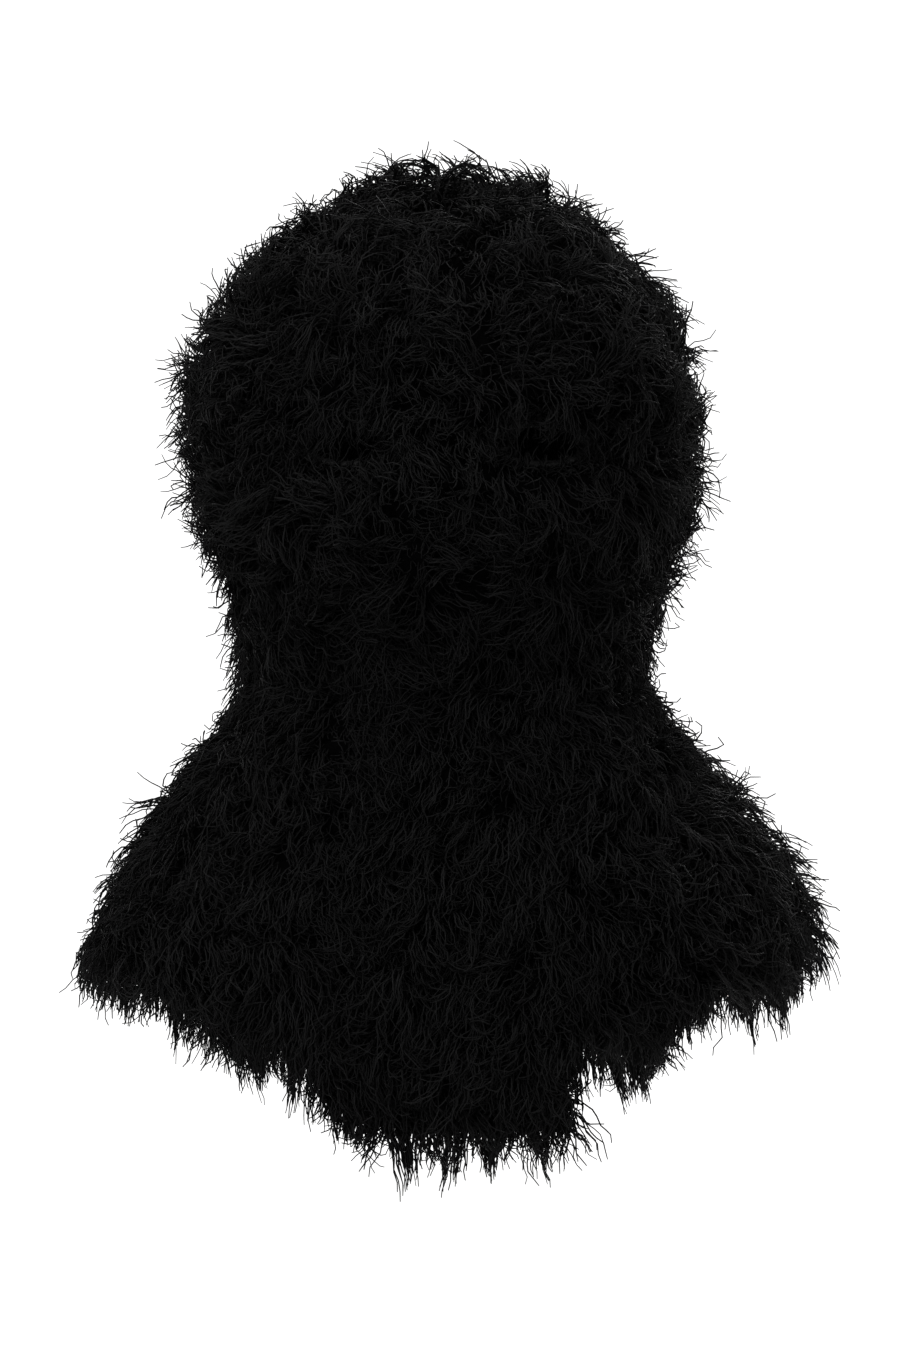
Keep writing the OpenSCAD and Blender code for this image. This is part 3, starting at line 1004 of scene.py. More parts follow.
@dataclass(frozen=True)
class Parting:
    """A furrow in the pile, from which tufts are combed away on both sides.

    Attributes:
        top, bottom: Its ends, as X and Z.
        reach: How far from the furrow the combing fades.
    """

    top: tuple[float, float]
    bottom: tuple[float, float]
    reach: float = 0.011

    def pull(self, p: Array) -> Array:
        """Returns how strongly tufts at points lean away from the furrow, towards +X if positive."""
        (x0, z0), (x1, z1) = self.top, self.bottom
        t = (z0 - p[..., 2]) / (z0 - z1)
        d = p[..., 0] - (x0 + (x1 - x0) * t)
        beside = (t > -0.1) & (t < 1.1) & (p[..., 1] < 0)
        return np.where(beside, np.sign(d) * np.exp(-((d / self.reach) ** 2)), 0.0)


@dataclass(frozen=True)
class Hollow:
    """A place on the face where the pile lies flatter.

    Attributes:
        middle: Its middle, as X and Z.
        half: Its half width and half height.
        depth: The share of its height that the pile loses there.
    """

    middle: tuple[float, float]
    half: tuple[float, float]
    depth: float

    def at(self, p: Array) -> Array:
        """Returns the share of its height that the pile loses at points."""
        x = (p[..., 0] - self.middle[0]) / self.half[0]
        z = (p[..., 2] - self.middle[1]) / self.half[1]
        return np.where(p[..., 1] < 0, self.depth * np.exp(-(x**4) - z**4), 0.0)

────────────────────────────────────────

__To do__:
Reproduce each line verbatim.

__Solution to the exercise__:
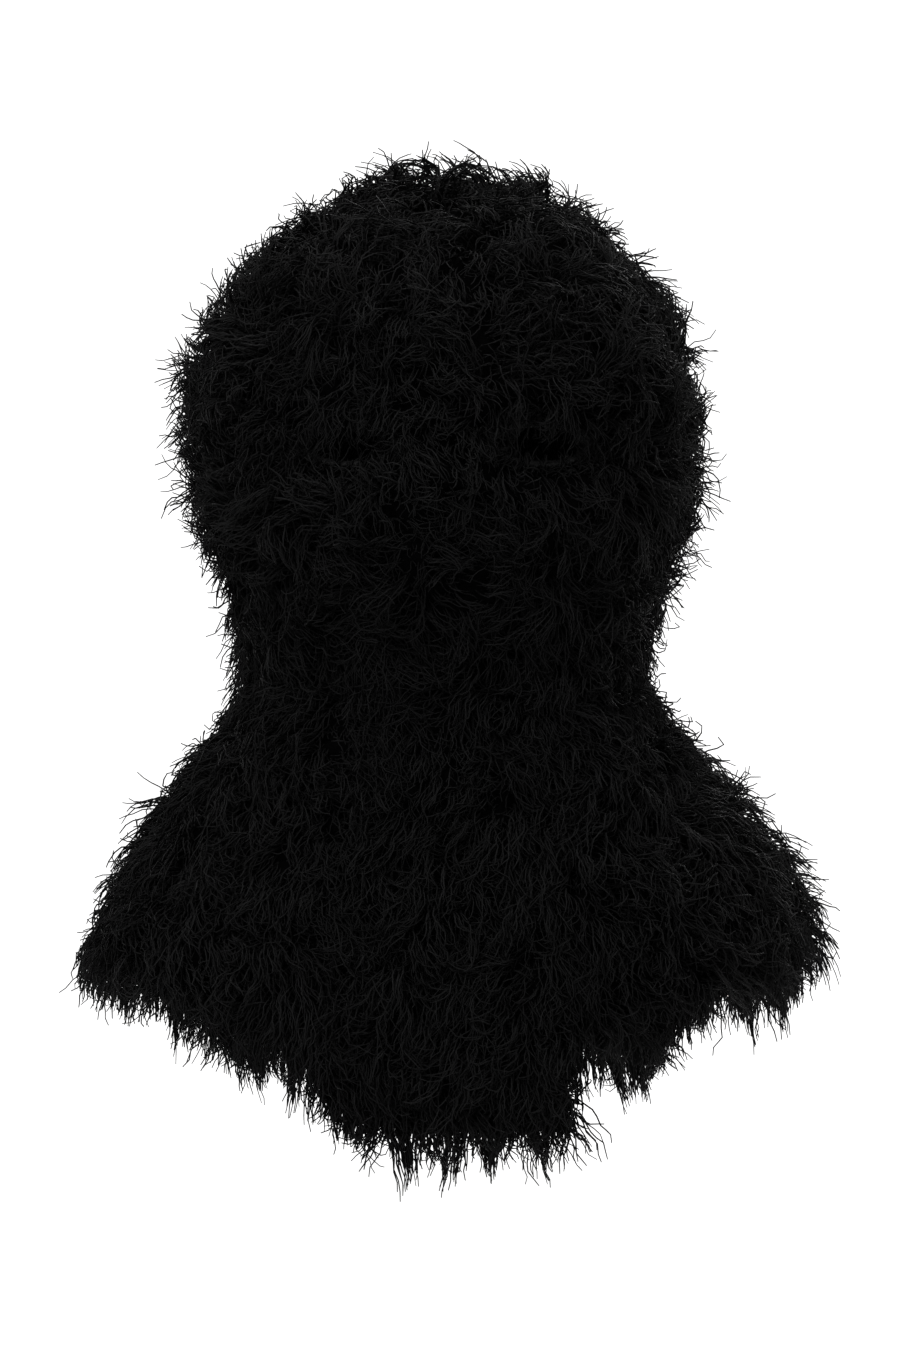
Keep writing the OpenSCAD and Blender code for this image. This is part 3, starting at line 1004 of scene.py. More parts follow.
@dataclass(frozen=True)
class Parting:
    """A furrow in the pile, from which tufts are combed away on both sides.

    Attributes:
        top, bottom: Its ends, as X and Z.
        reach: How far from the furrow the combing fades.
    """

    top: tuple[float, float]
    bottom: tuple[float, float]
    reach: float = 0.011

    def pull(self, p: Array) -> Array:
        """Returns how strongly tufts at points lean away from the furrow, towards +X if positive."""
        (x0, z0), (x1, z1) = self.top, self.bottom
        t = (z0 - p[..., 2]) / (z0 - z1)
        d = p[..., 0] - (x0 + (x1 - x0) * t)
        beside = (t > -0.1) & (t < 1.1) & (p[..., 1] < 0)
        return np.where(beside, np.sign(d) * np.exp(-((d / self.reach) ** 2)), 0.0)


@dataclass(frozen=True)
class Hollow:
    """A place on the face where the pile lies flatter.

    Attributes:
        middle: Its middle, as X and Z.
        half: Its half width and half height.
        depth: The share of its height that the pile loses there.
    """

    middle: tuple[float, float]
    half: tuple[float, float]
    depth: float

    def at(self, p: Array) -> Array:
        """Returns the share of its height that the pile loses at points."""
        x = (p[..., 0] - self.middle[0]) / self.half[0]
        z = (p[..., 2] - self.middle[1]) / self.half[1]
        return np.where(p[..., 1] < 0, self.depth * np.exp(-(x**4) - z**4), 0.0)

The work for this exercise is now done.